Here is the other one:
#include <iostream>
using namespace std;
int main() {
int k,i,m,n,count5,count1,count10;
int input[k];
cin>>k;
for (i=0;i<k;i++){
cin>>input[i];
}//input all the numbers
for(i=0;i<k;i++){
if (input[i]=1){
count1++;
}
if (input[i]=5){
count5++;
}
if (input[i]=10){
count10++;
}
}
cout<<count1<<"\n"<<count5<<"\n"<<count10<<"\n";
return 0;
}
Please help me. Thanks.
On this line
int k, in[k],reversea[k]
How are you supposed to initialize an array with k elements if k isn't initialized?

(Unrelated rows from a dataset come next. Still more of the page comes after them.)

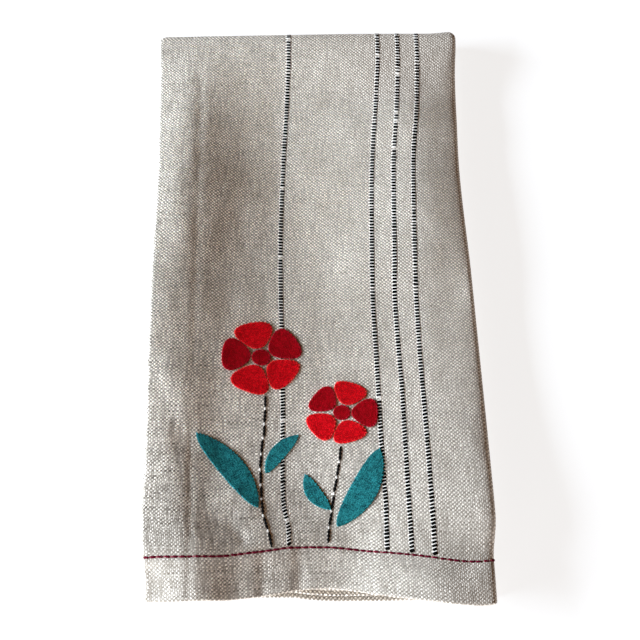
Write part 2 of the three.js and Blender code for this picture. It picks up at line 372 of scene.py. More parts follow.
def flat_point(x, run, layer, front):
    """A point of one layer of the front or the back half."""
    y, out = FRONT_Y + run, (MIDDLE_LAYER - layer) * PITCH
    y_drawn = y + drawn(FRONT_EDGE if front else BACK_EDGE, x, run)
    y_drawn += LAYER_STEP * layer * (1 - smooth(run / STEP_FADE))
    if front:
        height = (relief(x, y) + hem_shape(x, run)) * (1 - SETTLE * layer)
        return Vector((x, y_drawn, SPINE_Z + out + loft(y) + height))
    return Vector((x, y_drawn, SPINE_Z - out + relief(x, y) * BACK_SHARE * layer))


def cloth_point(s, w):
    """Middle of the sheet. w runs 0 to 3: front half from its hem, top fold, back half."""
    front, bend = w < 1, 1 <= w <= 2
    angle = math.pi * (1.5 - w) if bend else 0
    turn = math.cos(angle) if bend else 0
    run = HALF_LENGTH * (w if front else 3 - w)
    y = TOP_Y if bend else FRONT_Y + run
    left = along(SIDES, y, 1) + CORNER_INSET * turn * turn
    right = along(SIDES, y, 2) - CORNER_INSET * turn * turn * RIGHT_CORNER
    x, layer = place_across(s, left, right)
    if bend:
        return bend_point(x, (MIDDLE_LAYER - layer) * PITCH + FOLD_LOFT / 2, angle)
    return flat_point(x, run, layer, front)


print("middle of the face:", [round(value, 2) for value in cloth_point(2.5, 0.5)])

# %% [markdown]
# ## The cloth
# The towel is one sheet, so it starts as one flat grid. Each point of the grid is moved to
# its place in the fold and remembers, in its UV map, where it lay on the flat cloth. The
# weave is drawn from that map, so the threads run round every fold as they do in cloth. A
# Solidify modifier then gives the sheet its thickness and closes its edges. Rows lie closer
# at the hem, where the edge is a rounded turn and the stitches pull the cloth down.

# %% Where the rows and columns of the grid lie
def spread(start, end, count):
    return [start + (end - start) * i / count for i in range(count)]


columns = spread(0, 1, 30) + spread(1, 2, 10) + spread(2, 3, 104)
columns += spread(3, 4, 10) + spread(4, 5, 30) + [5]
hem_runs = [0, 0.12, 0.35, 0.8, 1.6, 3, 5, 7.2, 9.5, 12, 14.5, 17, 18.8] + spread(20, 29, 12)
front_runs = hem_runs + spread(29, HALF_LENGTH, 143)
back_runs = [0, 0.35, 0.8, 2, 6, 12, 18, 22, 24, 26] + spread(30, HALF_LENGTH, 44)
rows = [run / HALF_LENGTH for run in front_runs] + spread(1, 2, 16)
rows += [2] + [3 - run / HALF_LENGTH for run in reversed(back_runs)]
print(len(columns), "columns and", len(rows), "rows")

# %% How far the threads slip sideways up the cloth
# y, how far a lengthwise thread has moved to +x
SLIP = [(-147, 0.8), (-130, 0.0), (0, 0.2), (22, 1.0), (78, 3.3), (125, 6.3), (165, 7.4)]


def arc(points):
    """How far along a row of points each of them lies."""
    total = [0]
    for a, b in zip(points, points[1:]):
        total.append(total[-1] + (b - a).length)
    return total


flat_x = arc([cloth_point(s, 0.5) for s in columns])
flat_y = arc([cloth_point(2.5, w) for w in rows])


def flat_place(i, j):
    """Metres across and along the flat cloth of one point of the grid, less the slip."""
    y = FRONT_Y + rows[j] * HALF_LENGTH if rows[j] < 1 else TOP_Y
    return (flat_x[i] - along(SLIP, y)) / 1000, flat_y[j] / 1000


print("flat size in mm:", round(flat_x[-1], 1), "by", round(flat_y[-1], 1))

# %% Helpers that give a piece its thickness
CLOTH_THICK = 0.00094
EDGE_THIN = 0.25  # share of the thickness at the very edge
EDGE_ROUND = 0.8  # millimetres from there to the full thickness


def edge_fullness(distance):
    """Thickness near a turned edge, from thin at the edge to full a little way in."""
    t = min(distance / EDGE_ROUND, 1)
    return EDGE_THIN + (1 - EDGE_THIN) * math.sqrt(1 - (1 - t) ** 2)


def thicken(piece, offset, group):
    """Gives a sheet its thickness, times the weight of each point in the group."""
    piece.vertex_groups.new(name=group)
    solid = piece.modifiers.new("thickness", "SOLIDIFY")
    solid.thickness, solid.offset, solid.vertex_group = CLOTH_THICK, offset, group


print("fullness half a millimetre in:", round(edge_fullness(0.5), 2))

# %% Fold the grid
bm = bmesh.new()
bmesh.ops.create_grid(bm, x_segments=len(columns) - 1, y_segments=len(rows) - 1, size=0.5)
uv = bm.loops.layers.uv.new("cloth")
weights = bm.verts.layers.deform.new()
place = {}
for vert in bm.verts:
    i = round((vert.co.x + 0.5) * (len(columns) - 1))
    j = round((vert.co.y + 0.5) * (len(rows) - 1))
    place[vert] = (i, j)
    vert.co = cloth_point(columns[i], rows[j]) / 1000
    from_hem = min(rows[j], 3 - rows[j]) * HALF_LENGTH
    vert[weights][0] = edge_fullness(from_hem)
for face in bm.faces:
    for loop in face.loops:
        loop[uv].uv = flat_place(*place[loop.vert])
cloth_mesh = smooth_mesh("towel_cloth", bm)
towel_cloth = link("towel_cloth", cloth_mesh)
thicken(towel_cloth, 0, "fullness")
print("cloth:", len(cloth_mesh.vertices), "points")

# %% [markdown]
# ## Linen
# The cloth is a plain weave of fairly coarse linen: each thread goes over one and under the
# next, no two threads are equally thick, and slubs run along them. A photograph of linen
# could be wrapped on, but it would repeat and blur. Sines of the flat place make the over
# and under of the threads at their real spacing, about a millimetre, and noise stretched
# along each thread makes it thick, thin, light or dark. Light and shade are painted into the
# colour as well: the low places between the crossings are painted darker and browner, and
# the lengthwise threads lighter than the crosswise ones, as a low light from the side would
# show them.

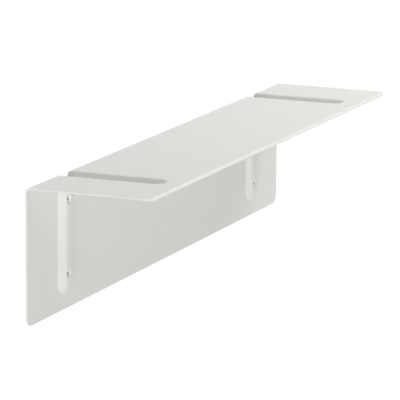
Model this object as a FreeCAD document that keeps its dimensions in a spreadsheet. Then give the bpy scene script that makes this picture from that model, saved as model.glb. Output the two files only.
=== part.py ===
import FreeCAD, Part

import math
import os

import Sketcher

# Wall shelf folded from one steel sheet, with its four screws and wall plugs.
# X runs along the shelf, +Y into the wall, +Z up. The wall is the plane Y = 0.
# The origin lies on it, midway between the four fixing holes.

doc = FreeCAD.newDocument("wall_shelf")

SIZES = {
    # folded sheet
    "shelf_length": 800,
    "shelf_depth": 160,
    "plate_height": 168,
    "sheet_thickness": 2,
    "bend_radius": 5.5,
    "lip_radius": 4,
    "corner_radius": 12,
    "corner_run_out": 0.8,
    "edge_rounding": 0.4,
    # stiffening beads pressed into the sheet, round the bend
    "bead_inset": 100,
    "bead_width": 35,
    "bead_crown_width": 6,
    "bead_depth": 8,
    "bead_lip_radius": 6,
    "bead_inner_bend": 6,
    "bead_front_margin": 22,
    "bead_bottom_margin": 19,
    # screw holes at the bottom of dimples in the beads
    "fixing_drop": 31.5,
    "fixing_spacing": 91,
    "hole_diameter": 4.5,
    "dimple_depth": 4,
    # countersunk screws
    "screw_diameter": 3.5,
    "screw_length": 40,
    "screw_shank_diameter": 2.5,
    "screw_plain_length": 12,
    "screw_tip_length": 4,
    "head_diameter": 7,
    "head_land": 0.3,
    "seat_clearance": 0.1,
    "thread_pitch": 1.8,
    "thread_depth": 0.5,
    "recess_diameter": 3.4,
    "recess_depth": 1.7,
    "recess_lobes": 6,
    "lobe_share": 0.3,
    "flute_share": 0.45,
    # wall plugs
    "plug_diameter": 6,
    "plug_length": 30,
    "plug_collar_diameter": 7.6,
    "plug_collar_thickness": 0.8,
    "plug_clearance": 0.1,
    "plug_slit_width": 1,
    "plug_slit_start": 8,
    "plug_nose_length": 3,
    "plug_groove_depth": 0.5,
    "plug_groove_pitch": 3,
    # how far cutting shapes run past what they cut
    "tool_overrun": 1,
}

sheet = doc.addObject("Spreadsheet::Sheet", "sizes")
for row, (alias, size) in enumerate(SIZES.items(), start=1):
    sheet.set("A%d" % row, alias)
    sheet.set("B%d" % row, str(size))
    sheet.setAlias("B%d" % row, alias)
doc.recompute()

# Places that several pieces share, as expressions on the sheet.
TOP = "(sizes.fixing_drop + sizes.fixing_spacing / 2)"
BOTTOM = "(%s - sizes.plate_height)" % TOP
BEAD_X = "(sizes.shelf_length / 2 - sizes.bead_inset)"
CROWN_Y = "(-sizes.bead_depth - sizes.sheet_thickness)"
HOLE_Y = "(%s + sizes.dimple_depth)" % CROWN_Y
HEAD_Y = ("(%s - (sizes.head_diameter - sizes.hole_diameter) / 2"
          " - sizes.head_land - sizes.seat_clearance)") % HOLE_Y

X_AXIS, Y_AXIS, Z_AXIS = (FreeCAD.Vector(1, 0, 0), FreeCAD.Vector(0, 1, 0), FreeCAD.Vector(0, 0, 1))
UPRIGHT = FreeCAD.Rotation(X_AXIS, 90)
SIDES = {"left": -1, "right": 1}
ROWS = {"upper": 1, "lower": -1}


def bind(item, settings):
    """Tie properties of an object to expressions on the sheet."""
    for name, text in settings.items():
        item.setExpression(name, text)
    return item


def number(text):
    """Value of an expression at the sheet's present sizes."""
    return float(sheet.evalExpression(text))


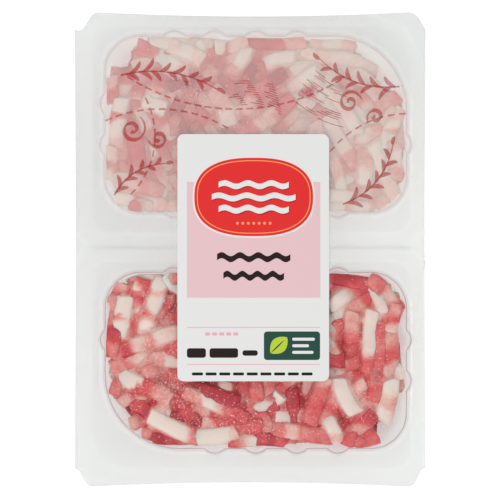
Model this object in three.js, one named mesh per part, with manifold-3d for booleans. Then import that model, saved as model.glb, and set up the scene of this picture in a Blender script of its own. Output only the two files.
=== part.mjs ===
// A retail pack of raw bacon strips: a clear twin-pocket tray, a heap of strips in each pocket,
// a flat lidding film sealed over the whole tray, and a paper label stuck on the film.
// Millimetres, +Z up. The pack lies on its two pocket floors with the label up;
// the origin is the centre of its outline, at the height of the floors.

import * as THREE from "three";
import { mergeVertices } from "three/addons/utils/BufferGeometryUtils.js";
import Module from "manifold-3d";

const wasm = await Module();
wasm.setup();
const { Manifold, Mesh: SolidMesh } = wasm;

// ---------- driving dimensions ----------
const packWidth = 155; // across, along X
const packLength = 209.4; // along Y
const trayDepth = 24.6; // pocket floors to the top of the flange
const wall = 0.6; // sheet of the tray
const filmThickness = 0.3;
const labelThickness = 0.2;
const clearance = 0.3; // between the heaps and what holds them

const pocketWidth = 133.2; // at the rim, along X
const pocketLength = 78; // at the rim, along Y
const pocketCentreX = 2.5; // the pockets sit a little to the right of the outline
const upperPocketY = 55.3;
const lowerPocketY = -49;
const cornerRadius = 15.8;
const peelCornerRadius = 33; // one corner of each pocket is cut back for the peel tab

const flutePitch = 18.1; // stiffening flutes down the pocket walls
const fluteHalfWidth = 4.6;
const fluteDepth = 2.1;

const endBow = 1.8; // how far the short edges of the flange curve in
const sideBow = 0.5;
// Each corner is punched off: from a nib a slanted cut runs to a shoulder on the end edge. The nib is so far
// in from both edges, the shoulder from the side edge, and both are rounded over the lengths beside them.
const punches = {
  topRight: { nib: [0, 7.6], nibRound: 0, shoulder: 4.5, shoulderRound: 3.6 },
  topLeft: { nib: [3.3, 8], nibRound: 1.6, shoulder: 8.2, shoulderRound: 2.8 },
  bottomLeft: { nib: [1.6, 7.7], nibRound: 1.5, shoulder: 5.8, shoulderRound: 2.4 },
  bottomRight: { nib: [1.7, 8], nibRound: 1.5, shoulder: 5.3, shoulderRound: 3.2 },
};
const scoreY = 1.3; // the line where the two pockets snap apart
const scoreDepth = 0.3;

const labelWidth = 67;
const labelLength = 109.2;
const labelRadius = 2.9;
const labelCentre = [1.4, -3.6];

const heapSeed = { upper: 11, lower: 29 };
const cell = 2; // grid of the height field that the strips are dropped on
const stations = 9; // points along a strip
const triesPerStrip = 24;
const mostSunk = 2.4; // how far the film may press a strip into those below
const middleGive = 0.35; // how far a strip sinks into what carries it, at its middle line
const sideGive = 1.5; // and at its edges
const sag = 0.25; // between one station and the next
const endDroop = 1.3;
const stripLength = [24, 42];
const stripWidth = [5.6, 7.4];
const stripHeight = [5, 6.4];
const stripBow = 4.5; // most that the middle of a strip stands off the line between its ends
const stripSway = 1.5; // the same for an S bend
const underFilm = [0.1, 1]; // how far below the film's clearance the top of a strip stays
const fillLevel = 13.5; // mean height of a heap before its top strips go on
const gapStrips = 80; // strips that then fill the gaps
const shownStrips = 72; // strips of each heap that are solids; the core stands for the rest
const coreTop = 15;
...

The size of an array must be known at compile time not run time. If k isn't know until run time, use a std::vector
int k;
std::cin >> k;
std::vector<int> in(k);
std::vector<int> reversea(k);
Both your programs have two major faults.
You need to know the size of an array while creating it. In your code, k is still uninitialized and you are using this value as the size of your array. Instead, change it to
int k,i,m,n;
cin >> k;
int in[k];
int reversea[k];
While reversing the array, you should be filling reversea using values from in, and not the other way round. Also, you don't need 2 for loops, just use 1 for loop.
for (m=k-1; m>=0; m--){
reversea[m] = in[k-1-m];
}
In the second program, you again need to get the value of k before creating the array input[k].
You are testing for equality with a = instead of == . Change your code from
if (input[i]=1){
to
if (input[i] == 1) {